--- BEGIN DATA PROVIDED ---

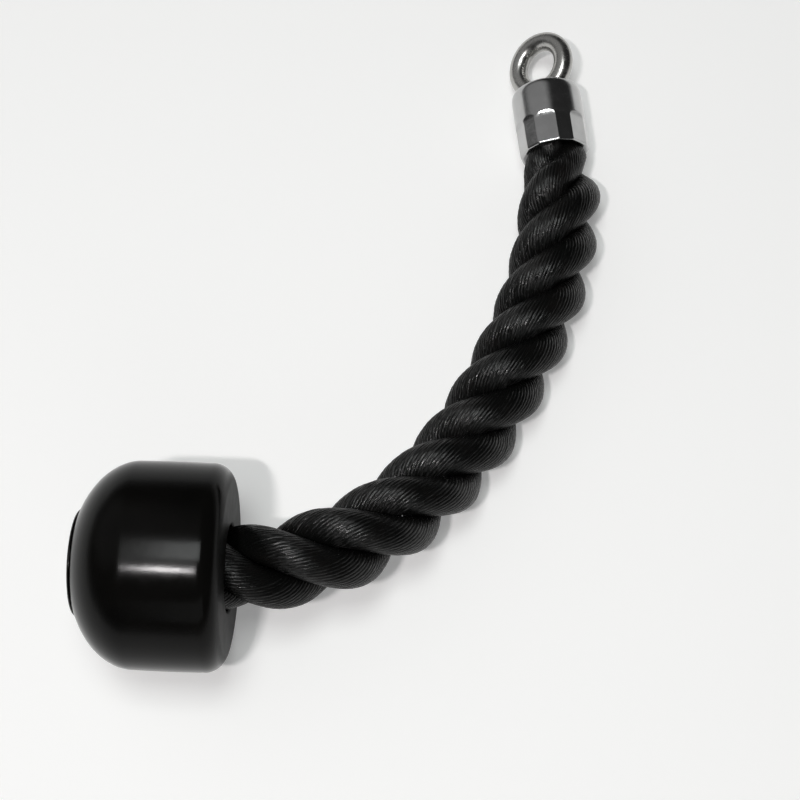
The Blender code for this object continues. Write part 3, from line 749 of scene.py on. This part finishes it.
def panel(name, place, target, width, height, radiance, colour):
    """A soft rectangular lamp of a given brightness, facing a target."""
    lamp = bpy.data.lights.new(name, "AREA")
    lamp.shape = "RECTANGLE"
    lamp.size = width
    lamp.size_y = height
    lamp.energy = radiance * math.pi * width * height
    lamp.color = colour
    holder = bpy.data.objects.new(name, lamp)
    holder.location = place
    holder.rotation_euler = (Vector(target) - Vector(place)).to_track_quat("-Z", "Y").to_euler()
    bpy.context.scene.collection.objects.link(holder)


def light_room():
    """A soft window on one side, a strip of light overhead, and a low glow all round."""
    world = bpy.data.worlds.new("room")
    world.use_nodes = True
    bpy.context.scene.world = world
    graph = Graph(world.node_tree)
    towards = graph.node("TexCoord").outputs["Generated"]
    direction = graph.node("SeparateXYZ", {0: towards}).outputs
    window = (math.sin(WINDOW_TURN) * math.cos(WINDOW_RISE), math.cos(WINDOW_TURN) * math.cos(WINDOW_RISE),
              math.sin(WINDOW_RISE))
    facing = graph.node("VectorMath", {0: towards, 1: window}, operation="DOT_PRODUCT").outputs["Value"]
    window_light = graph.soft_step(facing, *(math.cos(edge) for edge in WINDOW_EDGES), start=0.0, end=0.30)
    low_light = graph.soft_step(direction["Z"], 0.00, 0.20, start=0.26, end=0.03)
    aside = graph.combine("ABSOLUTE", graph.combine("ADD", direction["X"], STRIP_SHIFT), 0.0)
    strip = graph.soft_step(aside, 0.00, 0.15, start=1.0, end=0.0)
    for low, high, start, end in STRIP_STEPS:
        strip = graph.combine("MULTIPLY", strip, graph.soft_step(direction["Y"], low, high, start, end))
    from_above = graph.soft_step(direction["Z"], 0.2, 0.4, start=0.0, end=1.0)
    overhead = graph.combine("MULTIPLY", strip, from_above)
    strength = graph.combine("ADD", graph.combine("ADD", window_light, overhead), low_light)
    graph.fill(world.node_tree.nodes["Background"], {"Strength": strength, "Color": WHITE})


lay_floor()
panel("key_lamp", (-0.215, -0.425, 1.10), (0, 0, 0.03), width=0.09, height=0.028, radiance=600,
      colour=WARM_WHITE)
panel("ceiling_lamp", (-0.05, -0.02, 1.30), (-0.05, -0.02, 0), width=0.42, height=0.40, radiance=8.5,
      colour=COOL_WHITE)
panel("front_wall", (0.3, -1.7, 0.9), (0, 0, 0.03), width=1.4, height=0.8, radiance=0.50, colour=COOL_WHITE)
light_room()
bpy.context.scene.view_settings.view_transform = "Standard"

--- END DATA PROVIDED ---

AIM OF THE EXERCISE: Return, please, the lines of the data from the first through the line containing "bpy.context.scene.collection.objects.link(holder)", both kept, exactly as they stand and nothing more.

RESULT OF THIS EXERCISE:
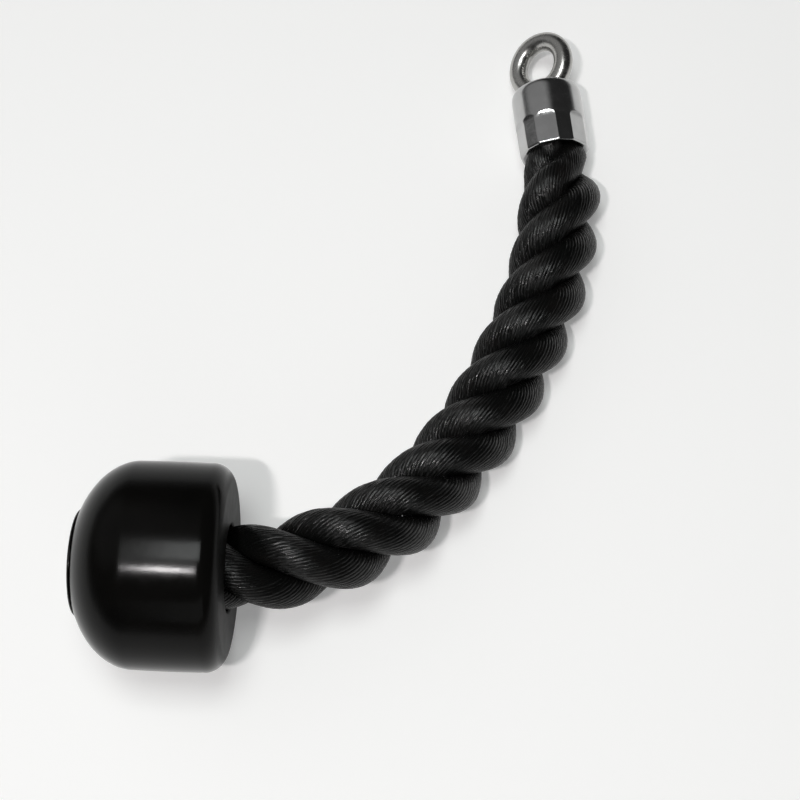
The Blender code for this object continues. Write part 3, from line 749 of scene.py on. This part finishes it.
def panel(name, place, target, width, height, radiance, colour):
    """A soft rectangular lamp of a given brightness, facing a target."""
    lamp = bpy.data.lights.new(name, "AREA")
    lamp.shape = "RECTANGLE"
    lamp.size = width
    lamp.size_y = height
    lamp.energy = radiance * math.pi * width * height
    lamp.color = colour
    holder = bpy.data.objects.new(name, lamp)
    holder.location = place
    holder.rotation_euler = (Vector(target) - Vector(place)).to_track_quat("-Z", "Y").to_euler()
    bpy.context.scene.collection.objects.link(holder)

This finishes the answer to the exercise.